Widely regarded as the finest archival collection for research on the history of women in the United States, the Schlesinger Library has received more than 150 cartons of unique and rare materials from Davis, including correspondence, photographs, unpublished speeches, teaching materials, organizational records, and audio from the radio show Angela Speaks. Davis’s incarceration and trial and the global “Free Angela” campaign are especially well documented by materials such as personal writings, transcripts, letters received in prison, and banners used in “Free Angela” marches around the world. 

“My papers reflect 50 years of involvement in activist and scholarly collaborations seeking to expand the reach of justice in the world,” says Davis. “I am very happy that at the Schlesinger Library they will join those of June Jordan, Patricia Williams, Pat Parker, and so many other women who have been advocates of social transformation.”

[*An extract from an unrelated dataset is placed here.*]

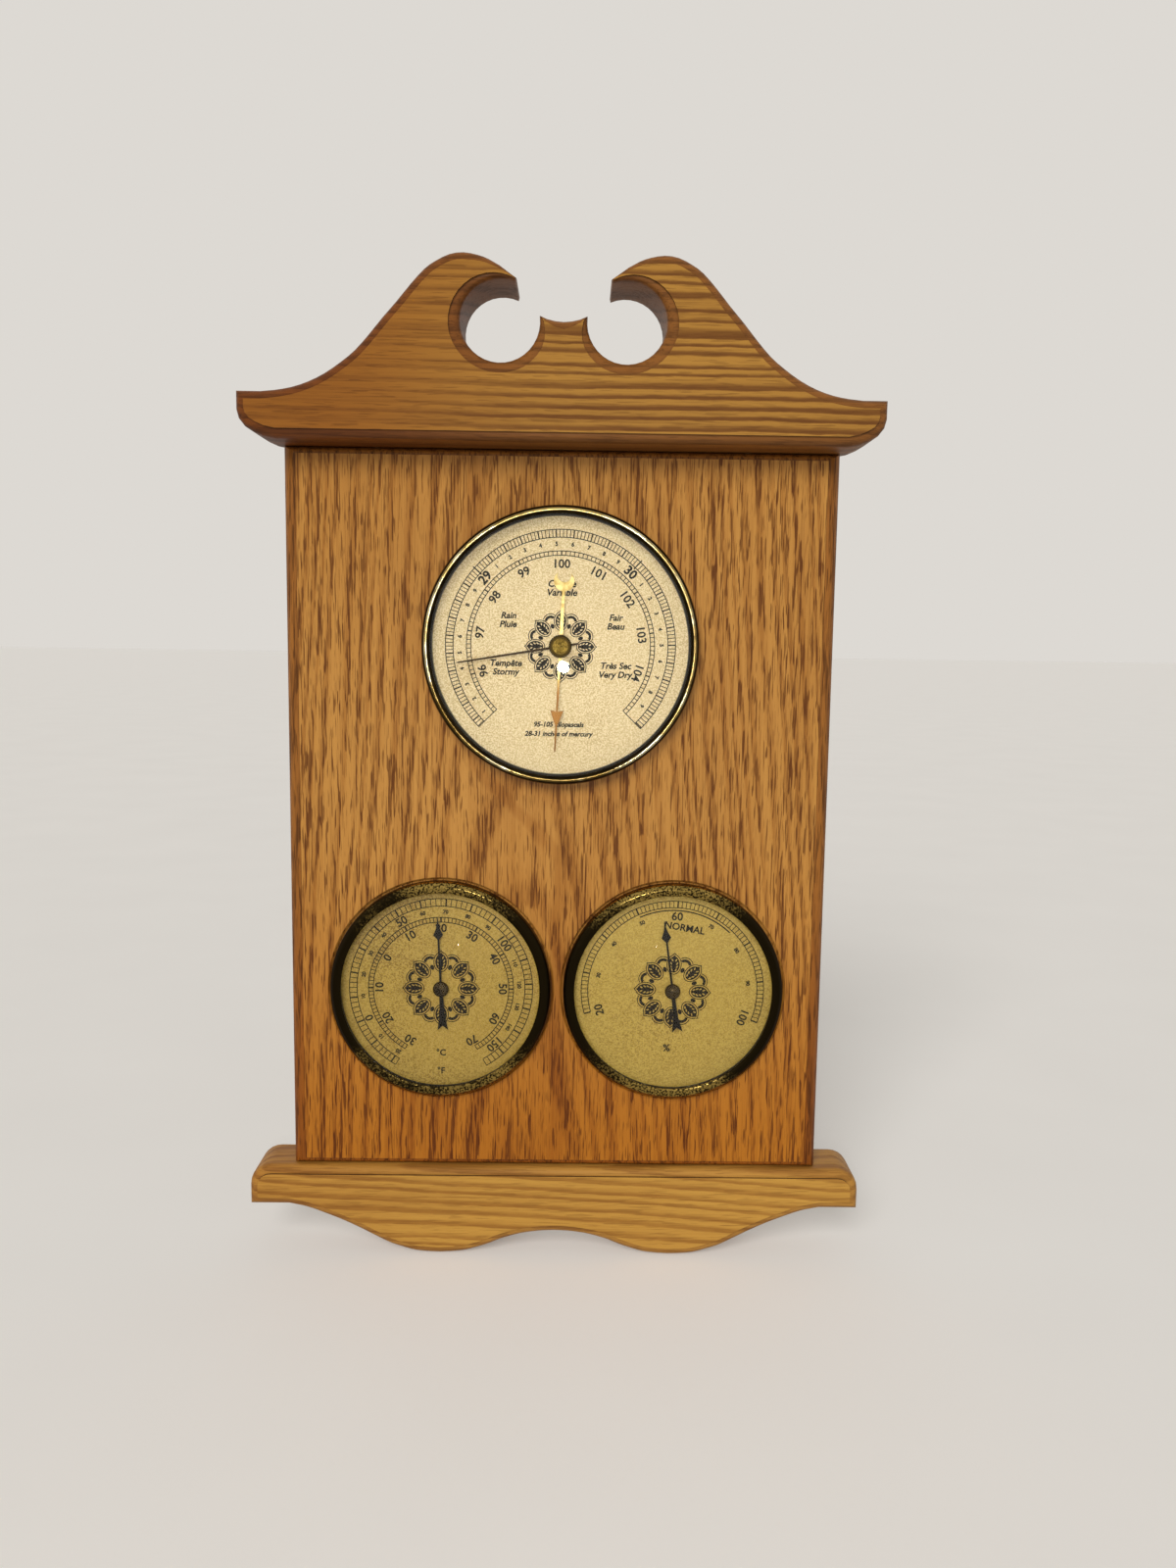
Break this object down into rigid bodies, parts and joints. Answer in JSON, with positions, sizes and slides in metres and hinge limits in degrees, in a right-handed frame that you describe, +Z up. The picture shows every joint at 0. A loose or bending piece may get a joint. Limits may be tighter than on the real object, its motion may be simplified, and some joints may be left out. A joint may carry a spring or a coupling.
{
  "type": "weather station",
  "caption": "Wall weather station of oak boards with a scrolled top, a round barometer with a reminder hand, and a thermometer and a hygrometer below.",
  "frame": {"origin": "seat of the hanging slot, in the plane of the back face", "axes": "+Z up, the front faces -Y, +X to the right seen from the front"},
  "size_m": [0.2448, 0.035, 0.3842],
  "materials": {
    "oak_upright": "satin",
    "oak_pediment": "satin",
    "oak_base": "satin",
    "dowel_wood": "matte",
    "plated_steel": "satin",
    "case_metal": "satin",
    "dial_gold": "satin",
    "spacer_black": "matte",
    "clear_glass": "gloss",
    "polished_brass": "gloss",
    "aged_brass": "gloss",
    "set_brass": "gloss",
    "pointer_black": "satin",
    "hub_dark": "gloss",
    "works_steel": "satin",
    "works_brass": "satin",
    "capsule_metal": "satin",
    "coil_metal": "satin"
  },
  "bodies": {
    "station": {"body_board": "oak_upright", "pediment": "oak_pediment", "base_board": "oak_base", "pediment_dowels": "dowel_wood", "base_dowels": "dowel_wood", "hanger_plate": "plated_steel", "hanger_screws": "plated_steel", "baro_case": "case_metal", "baro_dial": "dial_gold", "baro_spacer": "spacer_black", "baro_glass": "clear_glass", "baro_bezel": "polished_brass", "mov_low_plate": "works_brass", "mov_top_plate": "works_brass", "mov_pillars": "works_brass", "pillar_screws": "works_steel", "capsule": "capsule_metal", "main_spring": "works_steel", "lifting_arm": "works_brass", "hairspring": "works_steel", "hairspring_post": "works_brass", "movement_screws": "works_steel", "adjusting_screw": "works_brass", "thermo_case": "case_metal", "thermo_dial": "dial_gold", "thermo_spacer": "spacer_black", "thermo_glass": "clear_glass", "thermo_bezel": "aged_brass", "thermo_bridge": "works_brass", "thermo_coil": "coil_metal", "thermo_coil_post": "works_brass", "thermo_screws": "works_steel", "hygro_case": "case_metal", "hygro_dial": "dial_gold", "hygro_spacer": "spacer_black", "hygro_glass": "clear_glass", "hygro_bezel": "aged_brass", "hygro_bridge": "works_brass", "hygro_coil": "coil_metal", "hygro_coil_post": "works_brass", "hygro_screws": "works_steel"},
    "pressure_pointer": {"baro_pointer": "pointer_black", "baro_arbor": "works_steel", "pinion": "works_brass"},
    "gear_sector": {"sector": "works_brass", "sector_arbor": "works_steel"},
    "reminder_hand": {"set_hand": "set_brass", "set_shaft": "set_brass", "set_knob": "set_brass"},
    "temperature_pointer": {"thermo_pointer": "pointer_black", "thermo_hub": "hub_dark", "thermo_arbor": "works_steel"},
    "humidity_pointer": {"hygro_pointer": "pointer_black", "hygro_hub": "hub_dark", "hygro_arbor": "works_steel"}
  },
  "joints": [
    {"name": "pressure_turn", "type": "hinge", "parent": "station", "child": "pressure_pointer", "pos_m": [0, -0.02, -0.062], "axis": [0, 1, 0], "range_deg": [-35.5, 234.5], "deforming": ["hairspring"]},
    {"name": "sector_turn", "type": "hinge", "parent": "station", "child": "gear_sector", "pos_m": [0, -0.02, -0.0444], "axis": [0, 1, 0], "range_deg": [-23.45, 3.55]},
    {"name": "reminder_turn", "type": "hinge", "parent": "station", "child": "reminder_hand", "pos_m": [0, -0.02, -0.062], "axis": [0, 1, 0], "continuous": true},
    {"name": "temperature_turn", "type": "hinge", "parent": "station", "child": "temperature_pointer", "pos_m": [-0.0457, -0.02, -0.1967], "axis": [0, 1, 0], "range_deg": [-147.3, 152.7], "deforming": ["thermo_coil"]},
    {"name": "humidity_turn", "type": "hinge", "parent": "station", "child": "humidity_pointer", "pos_m": [0.0457, -0.02, -0.1967], "axis": [0, 1, 0], "range_deg": [-97.8, 118.2], "deforming": ["hygro_coil"]}
  ],
  "couplings": [
    {"joint": "pressure_turn", "follows": "sector_turn", "ratio": -10}
  ]
}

Davis’s long-standing commitment to prisoners’ rights dates to her involvement in the campaign to free three California inmates known as the Soledad Brothers, who were accused of killing a prison guard during a riot at Soledad Prison in California’s Central Valley. Davis, just 26 years old, emerged as a leader of the Soledad Brothers Defense Committee, which galvanized the American left, including such disparate figures as James Baldwin, Jane Fonda, Jessica Mitford, and Jean Genet. Davis’s activism in the Soledad Brothers’ behalf led to her own arrest and imprisonment. In 1970, she was placed on the FBI’s Ten Most Wanted List on false charges and was the subject of an intense police search that drove her underground and culminated in one of the most famous trials in recent US history. During her 16-month incarceration, the “Free Angela” campaign was organized, leading to her acquittal in 1972.

“Angela Y. Davis has played a major role in American political and philosophical thought for the last half century,” says Henry Louis Gates, Jr., the Alphonse Fletcher University Professor and director of Harvard’s Hutchins Center. “I remember being inspired to take a philosophy class at Yale when I learned that her mentor, Herbert Marcuse, had called her his most brilliant student. Her consistent concern to ameliorate the conditions of the most unfortunate among us has inspired generations of students to commit their lives to service and scholarship. And her early calls for drastic prison reform have proven to be prophetic. Angela Davis’s archive will be studied for generations, and it is altogether fitting that the premier library on the history of women in America should house it.”

Schlesinger archivists have begun processing the collection, to which Davis will continue to add. The Angela Y. Davis Papers will be available for research by 2020.

“The acquisition of Angela Davis’s papers, documenting pivotal freedom struggles in the United States, Cuba, and the Middle East, makes the Schlesinger Library even more vital for all those seeking a deeper understanding of the history of oppression and resistance on a global scale,” says Elizabeth Hinton, an assistant professor of history and African and African American studies at Harvard. Hinton will curate a public exhibition of key materials from the collection, which will coincide with a major conference on race, gender, and the carceral state, to be held at the Radcliffe Institute in the fall of 2019.

“Angela Y. Davis has lived her life lending her voice to those who could not speak for themselves,” says Kenvi Phillips, curator for race and ethnicity at the Schlesinger Library. “Her decision to preserve her papers with the Library ensures that she will perpetually speak against inherently unequal power structures. We are thrilled to be part of the process of carrying the voice for the voiceless to future generations.”